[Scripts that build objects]
■ ■ ■ ■
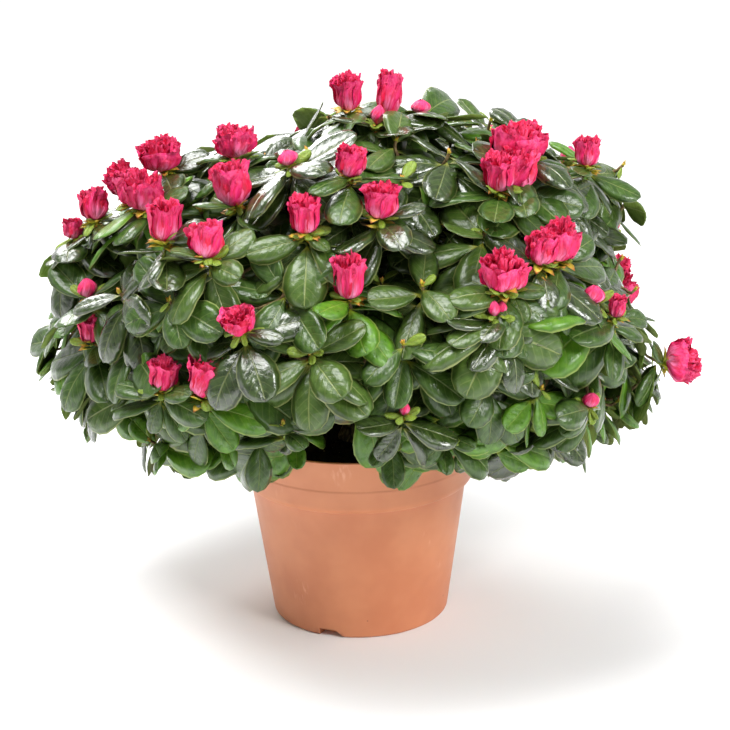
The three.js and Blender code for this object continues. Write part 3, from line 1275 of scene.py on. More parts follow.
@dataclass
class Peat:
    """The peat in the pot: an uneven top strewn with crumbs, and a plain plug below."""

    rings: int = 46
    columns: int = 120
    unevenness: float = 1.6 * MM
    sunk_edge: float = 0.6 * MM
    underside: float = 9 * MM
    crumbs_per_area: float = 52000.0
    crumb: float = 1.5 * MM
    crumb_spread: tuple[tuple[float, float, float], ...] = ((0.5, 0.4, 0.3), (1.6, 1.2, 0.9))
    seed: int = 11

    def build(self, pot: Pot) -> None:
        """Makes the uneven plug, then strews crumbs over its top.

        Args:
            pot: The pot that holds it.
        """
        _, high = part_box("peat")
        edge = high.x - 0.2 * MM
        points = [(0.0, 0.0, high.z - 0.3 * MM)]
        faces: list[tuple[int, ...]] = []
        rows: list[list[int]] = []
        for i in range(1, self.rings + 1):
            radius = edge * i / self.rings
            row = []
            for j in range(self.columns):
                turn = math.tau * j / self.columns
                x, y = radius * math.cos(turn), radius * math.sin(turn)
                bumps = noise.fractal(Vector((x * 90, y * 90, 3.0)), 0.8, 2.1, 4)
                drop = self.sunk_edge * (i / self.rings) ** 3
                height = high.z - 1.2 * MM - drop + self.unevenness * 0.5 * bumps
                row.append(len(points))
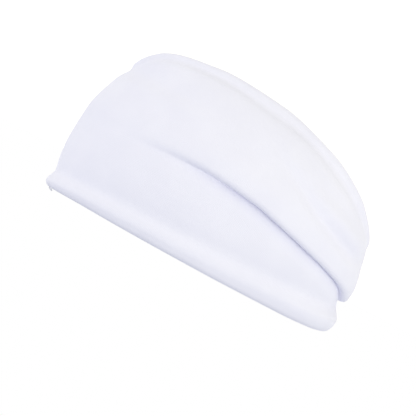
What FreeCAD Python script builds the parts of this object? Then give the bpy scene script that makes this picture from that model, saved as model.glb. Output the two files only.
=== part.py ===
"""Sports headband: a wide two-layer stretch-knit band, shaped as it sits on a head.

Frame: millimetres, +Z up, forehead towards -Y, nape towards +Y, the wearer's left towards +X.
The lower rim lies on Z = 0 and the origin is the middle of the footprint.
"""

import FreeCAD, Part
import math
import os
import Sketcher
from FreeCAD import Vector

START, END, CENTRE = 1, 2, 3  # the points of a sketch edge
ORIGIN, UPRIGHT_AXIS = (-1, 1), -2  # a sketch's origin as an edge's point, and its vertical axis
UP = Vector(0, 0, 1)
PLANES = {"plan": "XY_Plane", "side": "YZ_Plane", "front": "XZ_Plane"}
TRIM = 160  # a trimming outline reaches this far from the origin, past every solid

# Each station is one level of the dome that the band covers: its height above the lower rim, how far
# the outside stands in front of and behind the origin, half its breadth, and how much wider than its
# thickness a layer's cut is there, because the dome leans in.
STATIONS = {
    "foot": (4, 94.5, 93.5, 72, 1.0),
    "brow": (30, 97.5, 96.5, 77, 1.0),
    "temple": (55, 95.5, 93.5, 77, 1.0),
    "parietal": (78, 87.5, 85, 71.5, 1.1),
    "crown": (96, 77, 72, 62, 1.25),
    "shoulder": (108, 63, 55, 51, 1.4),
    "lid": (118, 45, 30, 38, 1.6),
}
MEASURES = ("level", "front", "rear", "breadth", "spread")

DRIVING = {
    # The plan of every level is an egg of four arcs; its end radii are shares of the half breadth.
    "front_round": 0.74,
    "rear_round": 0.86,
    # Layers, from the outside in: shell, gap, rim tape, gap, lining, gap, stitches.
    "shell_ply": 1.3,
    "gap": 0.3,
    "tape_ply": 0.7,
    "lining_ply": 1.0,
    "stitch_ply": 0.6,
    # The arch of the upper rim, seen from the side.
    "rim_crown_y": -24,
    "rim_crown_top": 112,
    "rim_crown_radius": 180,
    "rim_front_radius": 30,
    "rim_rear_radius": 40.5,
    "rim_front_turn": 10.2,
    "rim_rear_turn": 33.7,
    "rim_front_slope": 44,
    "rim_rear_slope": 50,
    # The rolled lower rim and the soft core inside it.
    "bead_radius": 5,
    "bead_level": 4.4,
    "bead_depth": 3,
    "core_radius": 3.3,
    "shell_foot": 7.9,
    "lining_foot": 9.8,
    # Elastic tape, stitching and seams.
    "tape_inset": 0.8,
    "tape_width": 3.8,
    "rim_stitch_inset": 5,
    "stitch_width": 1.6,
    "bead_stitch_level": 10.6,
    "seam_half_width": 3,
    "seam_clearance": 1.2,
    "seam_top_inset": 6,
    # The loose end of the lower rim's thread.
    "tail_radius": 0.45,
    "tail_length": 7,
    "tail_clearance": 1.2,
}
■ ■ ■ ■
> _PROBLEM DETAILS_
Reproduce the entire listing word for word.

> _TASK RESPONSE_
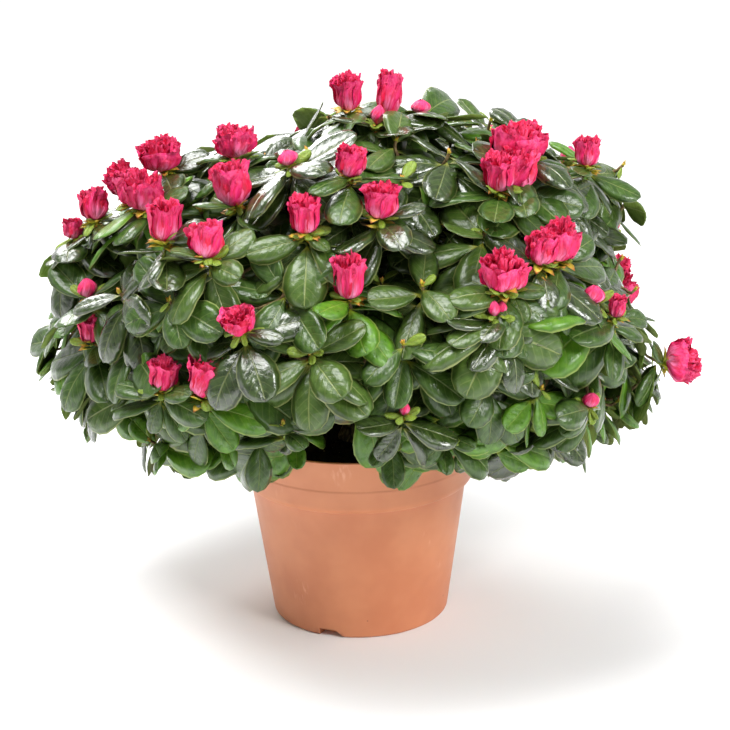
The three.js and Blender code for this object continues. Write part 3, from line 1275 of scene.py on. More parts follow.
@dataclass
class Peat:
    """The peat in the pot: an uneven top strewn with crumbs, and a plain plug below."""

    rings: int = 46
    columns: int = 120
    unevenness: float = 1.6 * MM
    sunk_edge: float = 0.6 * MM
    underside: float = 9 * MM
    crumbs_per_area: float = 52000.0
    crumb: float = 1.5 * MM
    crumb_spread: tuple[tuple[float, float, float], ...] = ((0.5, 0.4, 0.3), (1.6, 1.2, 0.9))
    seed: int = 11

    def build(self, pot: Pot) -> None:
        """Makes the uneven plug, then strews crumbs over its top.

        Args:
            pot: The pot that holds it.
        """
        _, high = part_box("peat")
        edge = high.x - 0.2 * MM
        points = [(0.0, 0.0, high.z - 0.3 * MM)]
        faces: list[tuple[int, ...]] = []
        rows: list[list[int]] = []
        for i in range(1, self.rings + 1):
            radius = edge * i / self.rings
            row = []
            for j in range(self.columns):
                turn = math.tau * j / self.columns
                x, y = radius * math.cos(turn), radius * math.sin(turn)
                bumps = noise.fractal(Vector((x * 90, y * 90, 3.0)), 0.8, 2.1, 4)
                drop = self.sunk_edge * (i / self.rings) ** 3
                height = high.z - 1.2 * MM - drop + self.unevenness * 0.5 * bumps
                row.append(len(points))
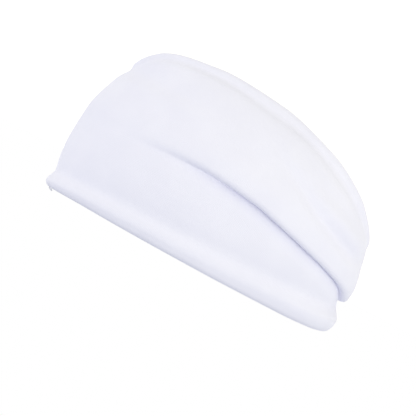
What FreeCAD Python script builds the parts of this object? Then give the bpy scene script that makes this picture from that model, saved as model.glb. Output the two files only.
=== part.py ===
"""Sports headband: a wide two-layer stretch-knit band, shaped as it sits on a head.

Frame: millimetres, +Z up, forehead towards -Y, nape towards +Y, the wearer's left towards +X.
The lower rim lies on Z = 0 and the origin is the middle of the footprint.
"""

import FreeCAD, Part
import math
import os
import Sketcher
from FreeCAD import Vector

START, END, CENTRE = 1, 2, 3  # the points of a sketch edge
ORIGIN, UPRIGHT_AXIS = (-1, 1), -2  # a sketch's origin as an edge's point, and its vertical axis
UP = Vector(0, 0, 1)
PLANES = {"plan": "XY_Plane", "side": "YZ_Plane", "front": "XZ_Plane"}
TRIM = 160  # a trimming outline reaches this far from the origin, past every solid

# Each station is one level of the dome that the band covers: its height above the lower rim, how far
# the outside stands in front of and behind the origin, half its breadth, and how much wider than its
# thickness a layer's cut is there, because the dome leans in.
STATIONS = {
    "foot": (4, 94.5, 93.5, 72, 1.0),
    "brow": (30, 97.5, 96.5, 77, 1.0),
    "temple": (55, 95.5, 93.5, 77, 1.0),
    "parietal": (78, 87.5, 85, 71.5, 1.1),
    "crown": (96, 77, 72, 62, 1.25),
    "shoulder": (108, 63, 55, 51, 1.4),
    "lid": (118, 45, 30, 38, 1.6),
}
MEASURES = ("level", "front", "rear", "breadth", "spread")

DRIVING = {
    # The plan of every level is an egg of four arcs; its end radii are shares of the half breadth.
    "front_round": 0.74,
    "rear_round": 0.86,
    # Layers, from the outside in: shell, gap, rim tape, gap, lining, gap, stitches.
    "shell_ply": 1.3,
    "gap": 0.3,
    "tape_ply": 0.7,
    "lining_ply": 1.0,
    "stitch_ply": 0.6,
    # The arch of the upper rim, seen from the side.
    "rim_crown_y": -24,
    "rim_crown_top": 112,
    "rim_crown_radius": 180,
    "rim_front_radius": 30,
    "rim_rear_radius": 40.5,
    "rim_front_turn": 10.2,
    "rim_rear_turn": 33.7,
    "rim_front_slope": 44,
    "rim_rear_slope": 50,
    # The rolled lower rim and the soft core inside it.
    "bead_radius": 5,
    "bead_level": 4.4,
    "bead_depth": 3,
    "core_radius": 3.3,
    "shell_foot": 7.9,
    "lining_foot": 9.8,
    # Elastic tape, stitching and seams.
    "tape_inset": 0.8,
    "tape_width": 3.8,
    "rim_stitch_inset": 5,
    "stitch_width": 1.6,
    "bead_stitch_level": 10.6,
    "seam_half_width": 3,
    "seam_clearance": 1.2,
    "seam_top_inset": 6,
    # The loose end of the lower rim's thread.
    "tail_radius": 0.45,
    "tail_length": 7,
    "tail_clearance": 1.2,
}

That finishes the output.